Só posteriormente surgiu o palhaço branco vestido com roupas brilhantes e gorro, o palhaço “clown”.

A partir daí os tipos de palhaço se distinguiram havendo o palhaço “augusto” que é o desajeitado e extravagante, o “toni” que é excêntrico, e todo tipo de arquétipo que causa riso. Surgiram também os números clássicos de palhaços ainda são vistos no circo. São eles: “O barbeiro de Sevilha”, “A estátua”, “A água”...

Já no século dezenove, os palhaços passaram a montar espetáculos de cunho teatral baseados nos clássicos da literatura mundial.

A figura do palhaço hoje está presente em brinquedos, no circo, nas ruas, no cinema, na TV, em eventos, e atingiu os Hospitais.

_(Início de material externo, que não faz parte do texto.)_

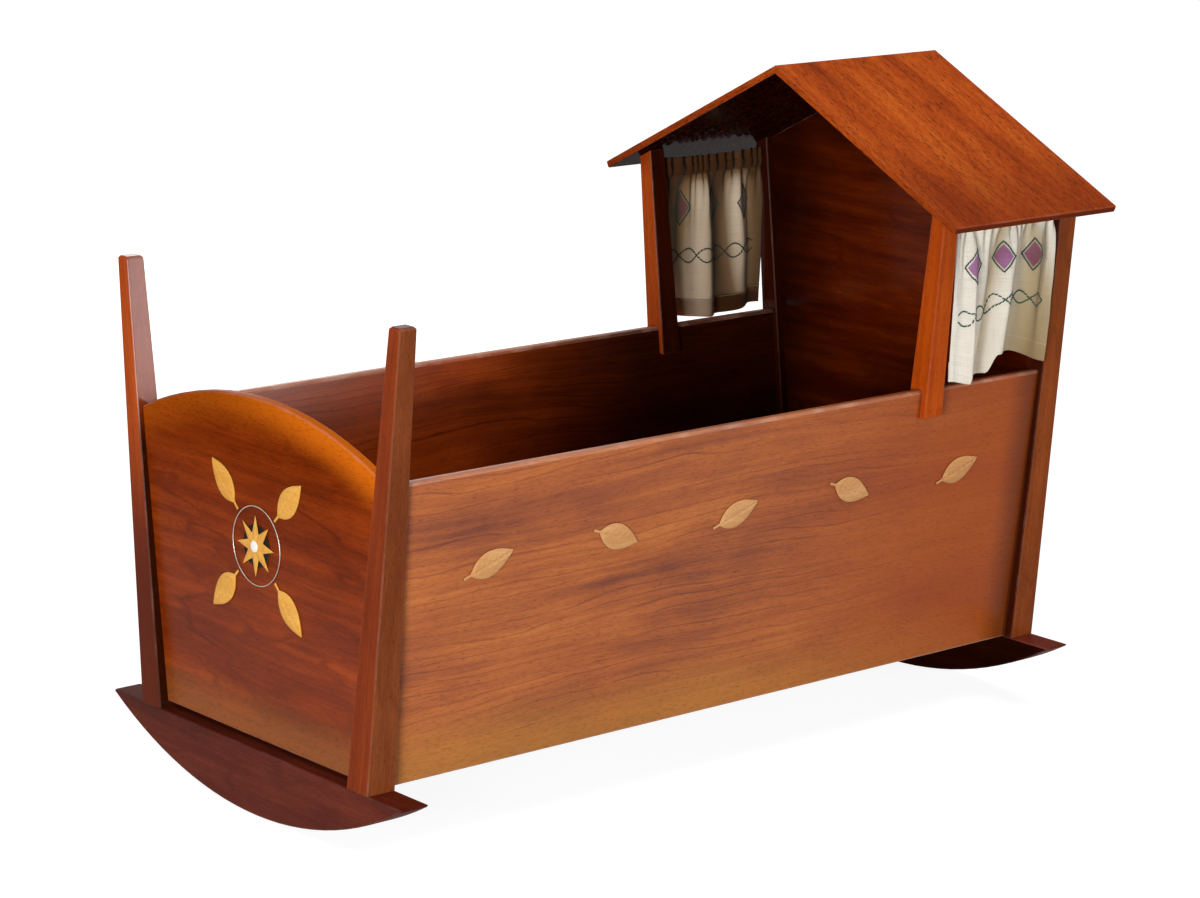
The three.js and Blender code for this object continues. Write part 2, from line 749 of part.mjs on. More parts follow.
// Star, roundel, centre, ring and four leaves, built up on the foot panel's outer face
function addFootOrnament() {
  const ornament = new THREE.Group();
  ornament.position.set(footPanelSetback, 0, starHeight);
  ornament.rotation.set(Math.PI / 2, -Math.PI / 2, 0);
  cradle.add(ornament);
  const roundel = addPiece(
    'star_roundel', disc(roundelRadius, roundelThickness, 32), materials.dark, ornament);
  roundel.position.z = fitGap;
  const star = addPiece('star', starGeometry(), materials.pale, ornament);
  star.position.z = roundel.position.z + roundelThickness + fitGap;
  const centre = addPiece(
    'star_centre', disc(starCentreRadius, starCentreThickness, 20), materials.bone, ornament);
  centre.position.z = star.position.z + starThickness + fitGap;
  const ring = addPiece(
    'star_ring', new THREE.TorusGeometry(ringRadius, ringWireRadius, 6, 40), materials.steel, ornament);
  ring.position.z = ringWireRadius + fitGap;
  for (let i = 0; i < 4; i++) {
    const turn = Math.PI / 4 + i * Math.PI / 2;
    const leaf = addPiece(`foot_leaf_${i + 1}`, leafGeometry(), materials.pale, ornament);
    leaf.position.set(-footLeafDistance * Math.sin(turn), footLeafDistance * Math.cos(turn), fitGap);
    leaf.rotation.z = turn;
  }
}

addRockers();
addPosts();
addPanels();
addBottom();
addRoof();
addCurtains();
addSideLeaves();
addFootOrnament();

export default cradle;
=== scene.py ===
"""Dresses the rocking bassinet.

Polished woods, applied leaves and star, linen curtains, floor, light and camera."""

import json
import math
from itertools import accumulate

import bmesh
import bpy
from mathutils import Matrix, Vector, noise


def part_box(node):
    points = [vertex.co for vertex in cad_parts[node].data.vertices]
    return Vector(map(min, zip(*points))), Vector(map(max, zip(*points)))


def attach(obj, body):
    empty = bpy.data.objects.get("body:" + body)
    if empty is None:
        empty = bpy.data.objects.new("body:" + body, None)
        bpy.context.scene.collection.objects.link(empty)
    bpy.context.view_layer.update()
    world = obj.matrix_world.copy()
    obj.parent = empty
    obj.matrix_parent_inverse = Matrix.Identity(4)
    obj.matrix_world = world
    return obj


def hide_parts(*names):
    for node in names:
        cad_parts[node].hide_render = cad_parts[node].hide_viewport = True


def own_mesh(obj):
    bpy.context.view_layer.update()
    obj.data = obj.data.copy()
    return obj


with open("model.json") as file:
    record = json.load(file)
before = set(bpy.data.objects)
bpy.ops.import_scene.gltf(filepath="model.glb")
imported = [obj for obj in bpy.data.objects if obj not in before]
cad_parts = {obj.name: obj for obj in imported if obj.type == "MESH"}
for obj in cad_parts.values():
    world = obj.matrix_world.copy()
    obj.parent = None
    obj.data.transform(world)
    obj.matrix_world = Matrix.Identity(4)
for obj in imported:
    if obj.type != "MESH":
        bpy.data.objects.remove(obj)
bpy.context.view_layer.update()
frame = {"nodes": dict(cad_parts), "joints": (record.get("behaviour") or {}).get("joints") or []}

MM = 0.001
CRADLE = "cradle"
SIDES = {"near": -1, "far": 1}
ALONG = (1, 0, 0)
ACROSS = (0, 1, 0)
UPWARD = (0, 0, 1)
TO_FOOT = (-1, 0, 0)
SIDE_LEAN = 0.11
ROOF_SLOPE = 0.5
WELD = 0.01 * MM
ARRIS_WIDTH = 2.4 * MM
TIP_ROUND = 3.5 * MM

# Camera, solved from the photograph
CAMERA_PLACE = Vector((-2.4070, -2.8181, 1.1804))
CAMERA_YAW = math.radians(40.31)
CAMERA_PITCH = math.radians(-13.26)
CAMERA_ROLL = math.radians(0.78)
CAMERA_LENS = 107.8


def smooth_step(value, low, high):
    share = min(1, max(0, (value - low) / (high - low)))
    return share * share * (3 - 2 * share)


class Value:
    """One value that varies over a surface. Arithmetic on it adds Math nodes."""

    def __init__(self, finish, socket):
        self.finish = finish
        self.socket = socket

    def __add__(self, other):
        return self.finish.maths("ADD", self, other)

    __radd__ = __add__

    def __sub__(self, other):
        return self.finish.maths("SUBTRACT", self, other)

    def __rsub__(self, other):
        return self.finish.maths("SUBTRACT", other, self)

    def __mul__(self, other):
        return self.finish.maths("MULTIPLY", self, other)

    __rmul__ = __mul__

    def __truediv__(self, other):
        return self.finish.maths("DIVIDE", self, other)

    def __mod__(self, other):
        return self.finish.maths("FLOORED_MODULO", self, other)

    def __abs__(self):
        return self.finish.maths("ABSOLUTE", self)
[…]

O indivíduo parece descobrir que onde tem vida humana é necessário o riso, e para tal a criação de novas formas de se fazer rir, o empenho de pessoas para fazer rir. Para tornar os sofrimentos da existência, que não são poucos, suportável.

Esse é o pilar que une a medicina aos primeiros palhaços, ao primeiro riso. Pois, a medicina cuida do outro, do outro doente, fragilizado, que precisa de remédios, carinho, companhia, conforto, consolo.

Mas como o ambiente hospitalar possui regras impostas pelos processos do adoecer, do cuidado com a doença, os palhaços que vão para o hospital precisam ter conhecimento em ambas as áreas, a de fazer rir e a do cuidado com a saúde.



Afinal, é preciso olhar clínico para cuidar do corpo, mas também é fundamental o posicionamento da arte para aliviar a alma.

Reproduzido de Mayra Lopes
13 de mar 2009

* Mayra Lopes de Almeida Reis é Acadêmica de medicina e teologia, estudiosa de distúrbios do sono. Com formação em hipniatria, já fui instrutora de curso de primeiros socorros e pesquisadora cemiterial. Atualmente sou cientista recebendo bolsa pela FAPEMIG, ex-presidente do "Projeto Humanizarte" e da "Liga de Genética Médica e Malformações Congênitas" da FMIt. Fundadora e ex-presidente da Liga de Medicina Baseada em Evidências. Graduo-me com formação generalista, humanista, crítica e reflexiva. Buscando atuar, pautada em princípios éticos, nos processos de saúde-doença em seus diferentes níveis de atenção, com ações de promoção, prevenção, recuperação e reabilitação à saúde, na perspectiva da integralidade da assistência, com senso de responsabilidade social e compromisso com a cidadania, para assim promover a saúde integral do ser humano.